Staying Connected: Taipei has three local Compuserve access numbers, two on the TN network and one on the Scitor network. Household electricity is 120v, outlets accept U.S.-style plugs, and modular phone jacks are the RJ-11 type common in the U.S., so getting online was as simple as it is at home. I sent and received a lot of email, checked some stock prices, and read my usual newsgroups. When I had to send faxes to the U.S., I did it through Compuserve for a US$1 fee and a NT$5 (about US$0.20) local call, far cheaper than the nearly US$8 it cost to send a paper fax from the hotel's machines.
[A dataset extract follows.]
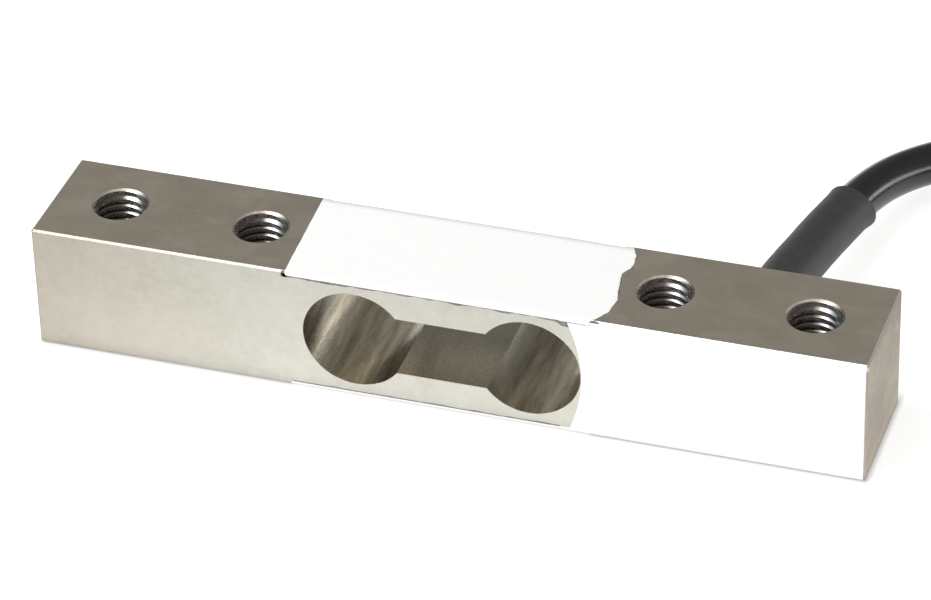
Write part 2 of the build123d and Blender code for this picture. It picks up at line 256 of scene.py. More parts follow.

Postage to the U.S. cost NT$15 (about US$0.60) for letters and NT$11 (about US$0.40) for postcards.

Budget Travelling: We did not investigate the less expensive Taipei hotels, since our reservations had been set up in advance by my cousin, but we did prowl around looking for inexpensive meals. It turns out that you can dine on a bowl of noodle soup, or a plate of rice and assorted sides, from small shops for about NT$50-70 (about US$2-3.) For breakfast, there are numerous bakeries selling croissants, often with fillings, and other morning foods quite cheaply. For some reason, though, a cup of tea or a cup of coffee often costs NT$100 (about US$4) or more. In stores, the prices we found in Taipei for the things that we bought -- water, bottled juice, baby food, Phillips screwdrivers -- did not seem much different from Stateside prices, whether we shopped at the ubiquitous 7-11's and Circle K markets or the local shops.